The first VBMR Griffon 6×6 light armoured vehicle is delivered to the French Army, with hundreds more to come, which are due to be outfitted with the 54 Thales 120mm 2R2M (Rifled Recoiled Mounted Mortar) system.

France will take delivery of the first of its 54 Thales 120mm 2R2M (Rifled Recoiled Mounted Mortar) mortar system, also known as the Mortier Embarqué Pour l’Appui au Contact (MEPAC) unit, which will replace the VAB mortar carrier and towed variants.

Still a role for the old school

Johnsson doesn’t believe that this next generation of mortars spells the end for what he calls “old school systems”; the existing technology is inexpensive and already proven. Also, although conflict is changing, in many ways the same challenges remain. “You still have these asymmetric conflicts, scenarios like Iraq and Afghanistan, where your enemy are guys with RPGs [rocket-propelled grenades] and PKMs [Pulemyot Kalashnikova machine guns]. Here you won’t need high-tech weapon platforms – that’s why I think you will see the old-school mortars being around for many years to come,” he concludes.

It’s a view supported by the French Army spokesperson, who says France has deployed its heavy mortars successfully in all areas in the world since 1973. “We know that we can trust our mortar and its ammunitions. Both are combat proven.”

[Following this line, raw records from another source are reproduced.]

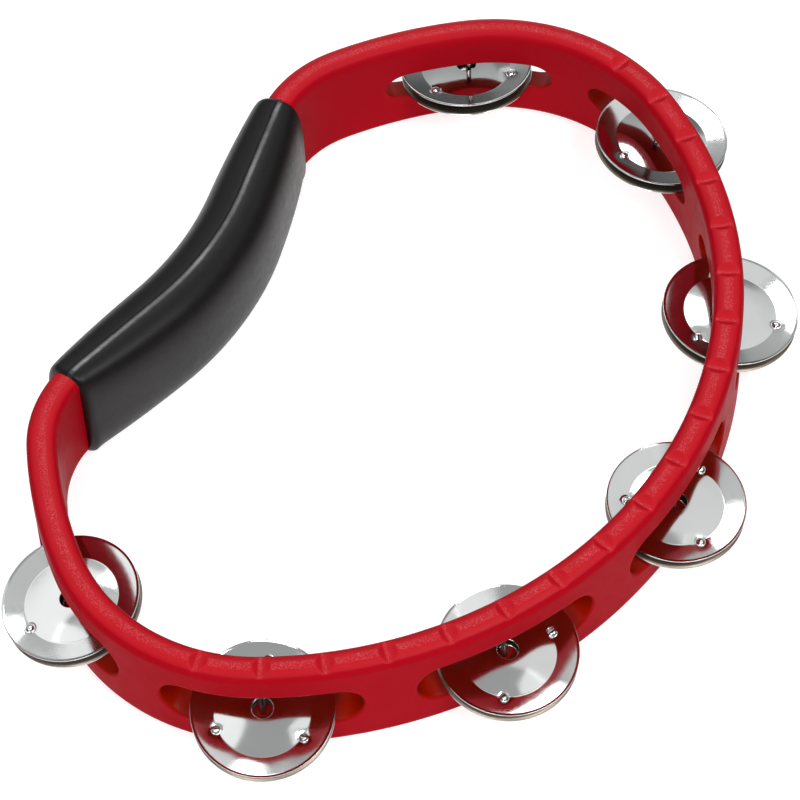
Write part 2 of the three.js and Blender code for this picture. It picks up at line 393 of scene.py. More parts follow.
def red_plastic():
    """Satin moulded plastic, with a spark-eroded strip along the top of its crest. Its colour
    carries painted shade on the walls and in the slots, a painted lighter top, and painted
    glints on the strip.
    """
    s = Shader("red_plastic", IOR=1.5)
    slot_painted_shade = (0.20, 0.0040, 0.0002, 1)
    painted_glint_pink = (0.62, 0.28, 0.30, 1)
    upward = s.facing_up()
    crest = s.remap(upward, 0.80, 0.95, 0, 1)
    strip = s.remap(upward, 0.972, 0.990, 0, 1)
    # Painted shade and light: the walls get a darker red than the upward-facing crest, and the
    # crest a lighter red, for how the light falls on them.
    shaded_wall_red = s.mottle(45, 3, (0.255, 0.0016, 0.0060, 1), (0.290, 0.0025, 0.0085, 1))
    top = s.mottle(45, 3, (0.335, 0.0022, 0.0075, 1), (0.380, 0.0034, 0.0105, 1))
    # Painted shade: the slots' walls get a much darker red, for the shade inside them.
    body = s.blend(s.mark("slot"), s.blend(crest, shaded_wall_red, top), slot_painted_shade)
    # The strip's fine specks are painted glints: pale pink put into the colour where they catch
    # the light, more in some patches than in others.
    patchy = s.remap(s.noise(150, 2), 0.35, 0.60, 0.55, 1)
    speck = s.remap(s.noise(2600, 1), 0.53, 0.64, 0, 1)
    painted_sparkle = s.maths("MULTIPLY", s.maths("MULTIPLY", speck, patchy), strip)
    s.drive("Base Color", s.blend(s.maths("MULTIPLY", painted_sparkle, 0.17), body, painted_glint_pink))
    rough = s.remap(s.noise(160, 4), 0.3, 0.7, 0.36, 0.46)
    s.drive("Roughness", s.maths("SUBTRACT", rough, s.maths("MULTIPLY", strip, 0.06)))
    s.drive("Specular IOR Level", s.remap(crest, 0, 1, 0.012, 0.13))
    satin = s.bump(s.noise(700, 3), 0.10, 0.0002)
    eroded = s.maths("MULTIPLY", s.noise(2400, 3, 0.7), strip)
    s.drive("Normal", s.bump(eroded, 0.4, 0.0002, satin))
    return s.material


def black_rubber():
    """Soft-touch elastomer with a moulding seam, rubbed glossy beside it by the hand. Its sides
    carry painted light, lighter than its top.
    """
    s = Shader("black_rubber", IOR=1.5)
    seam_black = (0.0015, 0.0015, 0.0015, 1)
    inwards = s.mark("inwards")
    upward = s.facing_up()
    seam = s.remap(s.maths("ABSOLUTE", inwards, 0.0), 0.10, 0.30, 1, 0)
    beside = s.maths("ABSOLUTE", s.maths("SUBTRACT", inwards, GRIP_RIDGE_AT), 0.0)
    worn = s.remap(s.noise(40, 2), 0.35, 0.65, 0.4, 1)
    rubbed = s.maths("MULTIPLY", s.remap(beside, 0.3, 1.3, 1, 0), worn)
    # Painted light: the sides get a lighter, warm grey than the top, for the light they catch
    # from the floor below.
    top = s.mottle(60, 3, (0.0036, 0.0033, 0.0035, 1), (0.0060, 0.0055, 0.0058, 1))
    side = s.mottle(60, 3, (0.0095, 0.0082, 0.0085, 1), (0.0140, 0.0122, 0.0126, 1))
    tone_with_painted_side_light = s.blend(s.remap(upward, 0.1, 0.6, 0, 1), side, top)
    s.drive("Base Color", s.blend(seam, tone_with_painted_side_light, seam_black))
    matt = s.remap(s.noise(350, 5, 0.65), 0.3, 0.7, 0.32, 0.44)
    s.drive("Roughness", s.maths("SUBTRACT", matt, s.maths("MULTIPLY", rubbed, 0.16)))
    skin = s.remap(upward, 0.0, 0.6, 0.14, 0.17)
    s.drive("Specular IOR Level", s.maths("ADD", skin, s.maths("MULTIPLY", rubbed, 0.80)))
    fine = s.bump(s.noise(1900, 3), 0.10, 0.0002)
    s.drive("Normal", s.bump(s.maths("SUBTRACT", 0.0, seam), 0.8, 0.0004, fine))
    return s.material


def jingle_steel():
    """Polished pressed sheet, faintly rippled outside and left rougher on its inside, where
    painted shade darkens it.
    """
    s = Shader("jingle_steel", Metallic=1.0)
    inside = s.mark("inside")
    polished = s.mottle(90, 3, (0.565, 0.580, 0.575, 1), (0.620, 0.635, 0.630, 1))
    # Painted shade: the faces of a pair that face each other get a dark brown, for the shade in
    # the gap between them.
    inside_painted_shade = s.mottle(120, 4, (0.14, 0.118, 0.096, 1), (0.23, 0.195, 0.160, 1))
    s.drive("Base Color", s.blend(inside, polished, inside_painted_shade))
    rough = s.remap(s.noise(420, 6, 0.7), 0.25, 0.75, 0.08, 0.13)
    s.drive("Roughness", s.maths("ADD", rough, s.maths("MULTIPLY", inside, 0.28)))
    ripple = s.bump(s.noise(120, 1), 0.06, 0.0006)
    s.drive("Normal", s.bump(s.noise(2400, 2), 0.08, 0.0001, ripple))
    return s.material


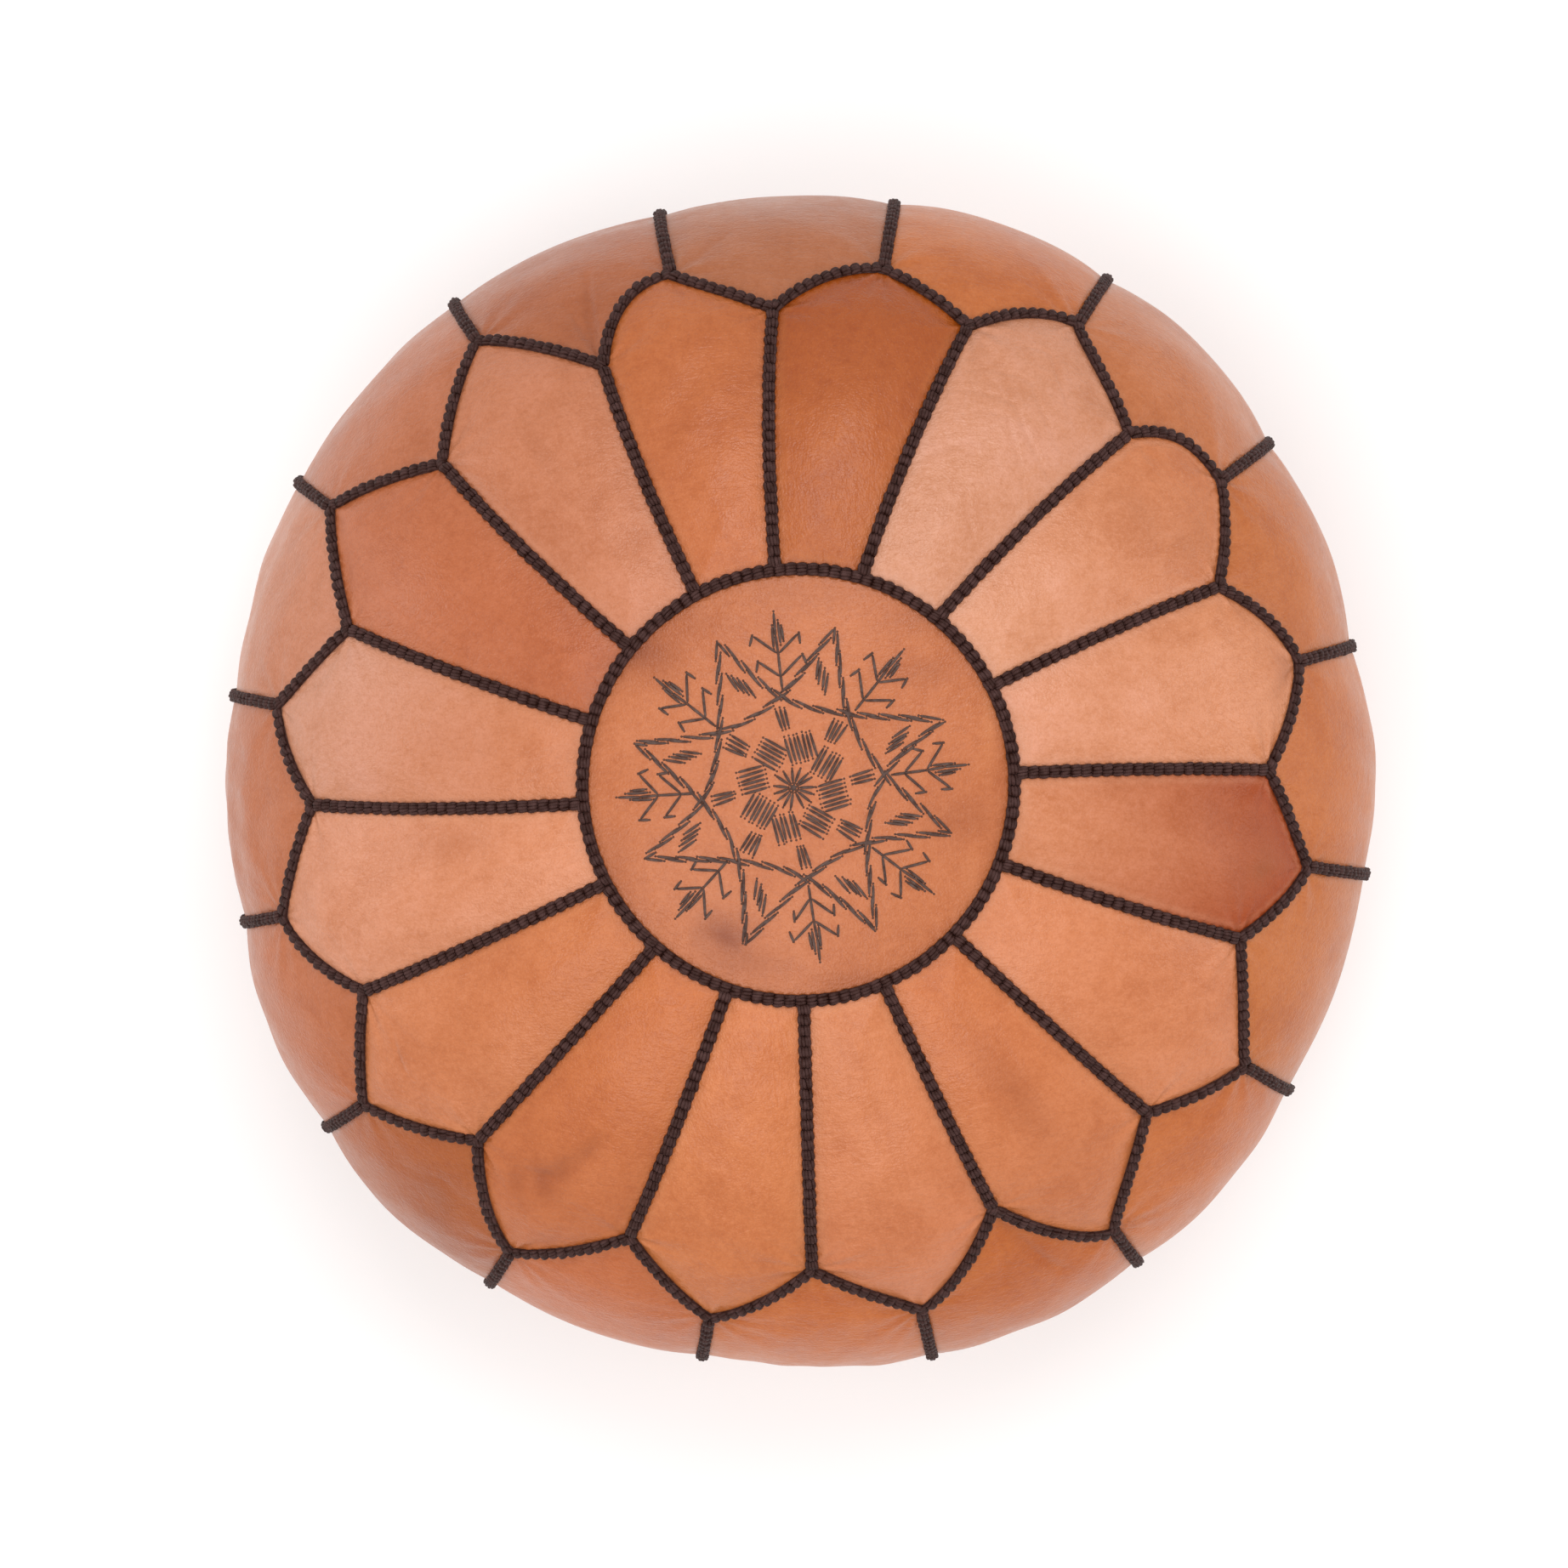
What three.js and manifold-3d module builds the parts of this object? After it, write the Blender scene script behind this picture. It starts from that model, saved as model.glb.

However, they add the issue of survivability and protection for peer-to-peer operations is critical for the next generation of mortars. “Consequently, rapidity of action is the key factor of efficiency for the future. New technology could help avoid counterbattery fires and hit furtive targets faster.”

It’s clear, given what the French and Danish have experienced, that mortar systems will continue to evolve. The munitions and firing techniques will likely not change too much, although some advances are taking place, but the challenges facing those using the mortar system will continue to shift. Greater mobility and protection will answer some of those challenges, but there is an inevitability of conflict: lives are and will likely always be at risk.